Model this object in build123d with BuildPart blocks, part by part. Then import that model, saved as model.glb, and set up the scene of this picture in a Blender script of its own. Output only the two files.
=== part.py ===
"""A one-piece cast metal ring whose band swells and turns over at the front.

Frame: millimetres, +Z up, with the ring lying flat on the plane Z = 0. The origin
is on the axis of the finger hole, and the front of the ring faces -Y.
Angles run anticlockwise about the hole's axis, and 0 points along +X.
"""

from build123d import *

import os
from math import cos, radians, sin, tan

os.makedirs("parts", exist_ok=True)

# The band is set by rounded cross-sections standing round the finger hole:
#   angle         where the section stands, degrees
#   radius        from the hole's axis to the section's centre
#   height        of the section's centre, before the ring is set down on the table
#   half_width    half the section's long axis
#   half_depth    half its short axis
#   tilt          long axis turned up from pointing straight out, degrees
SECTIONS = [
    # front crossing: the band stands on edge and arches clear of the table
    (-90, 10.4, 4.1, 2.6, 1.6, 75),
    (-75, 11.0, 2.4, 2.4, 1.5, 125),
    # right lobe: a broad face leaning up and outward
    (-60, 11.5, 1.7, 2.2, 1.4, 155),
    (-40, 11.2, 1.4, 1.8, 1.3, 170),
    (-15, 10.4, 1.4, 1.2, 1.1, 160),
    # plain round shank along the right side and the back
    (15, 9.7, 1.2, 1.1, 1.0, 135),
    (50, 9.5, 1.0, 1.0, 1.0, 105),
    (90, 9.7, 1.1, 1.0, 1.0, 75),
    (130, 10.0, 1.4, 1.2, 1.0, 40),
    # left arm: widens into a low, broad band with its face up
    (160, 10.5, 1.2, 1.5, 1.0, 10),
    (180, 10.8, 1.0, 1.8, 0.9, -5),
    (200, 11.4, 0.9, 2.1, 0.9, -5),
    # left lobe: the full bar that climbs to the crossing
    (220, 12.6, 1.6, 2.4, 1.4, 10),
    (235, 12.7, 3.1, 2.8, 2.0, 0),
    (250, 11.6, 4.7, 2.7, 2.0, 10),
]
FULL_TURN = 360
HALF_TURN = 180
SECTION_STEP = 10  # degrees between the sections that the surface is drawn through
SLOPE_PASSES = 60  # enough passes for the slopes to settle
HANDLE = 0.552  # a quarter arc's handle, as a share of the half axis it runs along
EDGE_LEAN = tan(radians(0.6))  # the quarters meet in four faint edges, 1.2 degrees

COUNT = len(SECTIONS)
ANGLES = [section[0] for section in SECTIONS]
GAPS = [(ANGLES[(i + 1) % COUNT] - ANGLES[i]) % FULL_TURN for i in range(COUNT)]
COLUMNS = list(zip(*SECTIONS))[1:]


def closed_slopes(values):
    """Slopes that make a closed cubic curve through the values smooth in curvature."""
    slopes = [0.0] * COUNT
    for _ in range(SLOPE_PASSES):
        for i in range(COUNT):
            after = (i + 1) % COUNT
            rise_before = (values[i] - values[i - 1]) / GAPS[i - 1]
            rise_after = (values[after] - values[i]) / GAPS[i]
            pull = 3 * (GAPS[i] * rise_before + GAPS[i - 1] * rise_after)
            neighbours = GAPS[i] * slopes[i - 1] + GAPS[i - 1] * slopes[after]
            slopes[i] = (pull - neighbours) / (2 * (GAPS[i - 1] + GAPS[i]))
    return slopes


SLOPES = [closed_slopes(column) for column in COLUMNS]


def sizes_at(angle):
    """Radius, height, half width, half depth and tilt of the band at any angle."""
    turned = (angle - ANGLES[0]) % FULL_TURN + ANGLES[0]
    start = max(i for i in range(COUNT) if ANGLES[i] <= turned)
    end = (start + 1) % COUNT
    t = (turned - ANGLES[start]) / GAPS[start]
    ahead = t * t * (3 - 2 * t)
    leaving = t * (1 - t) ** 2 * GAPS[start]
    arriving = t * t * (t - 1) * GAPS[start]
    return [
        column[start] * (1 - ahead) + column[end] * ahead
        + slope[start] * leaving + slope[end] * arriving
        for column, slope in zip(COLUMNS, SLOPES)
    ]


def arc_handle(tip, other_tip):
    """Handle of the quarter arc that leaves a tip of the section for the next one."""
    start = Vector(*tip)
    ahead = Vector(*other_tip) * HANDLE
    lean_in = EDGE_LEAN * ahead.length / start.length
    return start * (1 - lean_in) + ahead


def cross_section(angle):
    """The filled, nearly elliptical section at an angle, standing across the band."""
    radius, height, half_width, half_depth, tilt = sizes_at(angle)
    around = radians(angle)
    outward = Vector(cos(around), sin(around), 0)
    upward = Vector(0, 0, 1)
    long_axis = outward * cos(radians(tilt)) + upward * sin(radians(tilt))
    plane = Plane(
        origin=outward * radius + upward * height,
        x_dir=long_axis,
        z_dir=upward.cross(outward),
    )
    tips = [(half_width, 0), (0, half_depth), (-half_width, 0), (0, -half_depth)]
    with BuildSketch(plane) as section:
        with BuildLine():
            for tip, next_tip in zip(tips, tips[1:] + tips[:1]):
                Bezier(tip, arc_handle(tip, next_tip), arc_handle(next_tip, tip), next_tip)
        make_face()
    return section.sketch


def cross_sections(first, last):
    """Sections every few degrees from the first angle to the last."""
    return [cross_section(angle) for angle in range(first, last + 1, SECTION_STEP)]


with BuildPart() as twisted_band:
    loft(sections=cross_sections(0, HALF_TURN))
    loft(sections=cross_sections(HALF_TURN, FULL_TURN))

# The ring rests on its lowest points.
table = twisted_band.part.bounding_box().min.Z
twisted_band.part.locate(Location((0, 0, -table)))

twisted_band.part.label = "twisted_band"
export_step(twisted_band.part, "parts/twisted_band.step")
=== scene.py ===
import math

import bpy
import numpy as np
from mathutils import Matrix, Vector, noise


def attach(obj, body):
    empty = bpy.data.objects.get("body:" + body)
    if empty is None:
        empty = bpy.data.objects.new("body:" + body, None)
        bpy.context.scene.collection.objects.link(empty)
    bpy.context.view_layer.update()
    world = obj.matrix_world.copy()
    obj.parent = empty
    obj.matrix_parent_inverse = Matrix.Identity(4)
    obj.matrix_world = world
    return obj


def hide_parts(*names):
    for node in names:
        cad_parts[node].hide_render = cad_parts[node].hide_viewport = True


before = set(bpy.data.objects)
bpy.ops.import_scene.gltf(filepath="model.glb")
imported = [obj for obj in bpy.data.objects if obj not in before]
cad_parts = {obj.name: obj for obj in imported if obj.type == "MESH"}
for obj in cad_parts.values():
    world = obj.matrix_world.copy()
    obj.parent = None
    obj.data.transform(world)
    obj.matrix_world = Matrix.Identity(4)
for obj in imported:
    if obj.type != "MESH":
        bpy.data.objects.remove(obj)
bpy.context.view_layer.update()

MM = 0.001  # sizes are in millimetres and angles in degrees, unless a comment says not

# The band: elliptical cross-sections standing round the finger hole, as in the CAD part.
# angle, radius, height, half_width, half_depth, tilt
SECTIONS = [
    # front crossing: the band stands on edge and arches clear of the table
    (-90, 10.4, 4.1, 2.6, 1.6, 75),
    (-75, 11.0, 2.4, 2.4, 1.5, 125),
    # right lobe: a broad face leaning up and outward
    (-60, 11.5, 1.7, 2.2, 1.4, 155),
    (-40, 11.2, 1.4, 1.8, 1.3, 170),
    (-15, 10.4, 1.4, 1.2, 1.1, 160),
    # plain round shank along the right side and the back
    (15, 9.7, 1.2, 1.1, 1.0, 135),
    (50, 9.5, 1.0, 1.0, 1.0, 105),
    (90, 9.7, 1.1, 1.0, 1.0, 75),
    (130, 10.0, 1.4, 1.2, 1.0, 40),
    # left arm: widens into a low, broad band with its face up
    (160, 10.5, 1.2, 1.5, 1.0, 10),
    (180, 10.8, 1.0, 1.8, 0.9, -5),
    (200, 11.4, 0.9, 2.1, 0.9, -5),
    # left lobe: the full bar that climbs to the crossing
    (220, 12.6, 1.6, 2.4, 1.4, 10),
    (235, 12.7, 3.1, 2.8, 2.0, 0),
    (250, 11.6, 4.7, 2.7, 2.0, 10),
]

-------

Retype exactly what runs from the line containing "with BuildPart() as" through the line containing "comment says not", both lines included, and stop there.

# Full output:
with BuildPart() as twisted_band:
    loft(sections=cross_sections(0, HALF_TURN))
    loft(sections=cross_sections(HALF_TURN, FULL_TURN))

# The ring rests on its lowest points.
table = twisted_band.part.bounding_box().min.Z
twisted_band.part.locate(Location((0, 0, -table)))

twisted_band.part.label = "twisted_band"
export_step(twisted_band.part, "parts/twisted_band.step")
=== scene.py ===
import math

import bpy
import numpy as np
from mathutils import Matrix, Vector, noise


def attach(obj, body):
    empty = bpy.data.objects.get("body:" + body)
    if empty is None:
        empty = bpy.data.objects.new("body:" + body, None)
        bpy.context.scene.collection.objects.link(empty)
    bpy.context.view_layer.update()
    world = obj.matrix_world.copy()
    obj.parent = empty
    obj.matrix_parent_inverse = Matrix.Identity(4)
    obj.matrix_world = world
    return obj


def hide_parts(*names):
    for node in names:
        cad_parts[node].hide_render = cad_parts[node].hide_viewport = True


before = set(bpy.data.objects)
bpy.ops.import_scene.gltf(filepath="model.glb")
imported = [obj for obj in bpy.data.objects if obj not in before]
cad_parts = {obj.name: obj for obj in imported if obj.type == "MESH"}
for obj in cad_parts.values():
    world = obj.matrix_world.copy()
    obj.parent = None
    obj.data.transform(world)
    obj.matrix_world = Matrix.Identity(4)
for obj in imported:
    if obj.type != "MESH":
        bpy.data.objects.remove(obj)
bpy.context.view_layer.update()

MM = 0.001  # sizes are in millimetres and angles in degrees, unless a comment says not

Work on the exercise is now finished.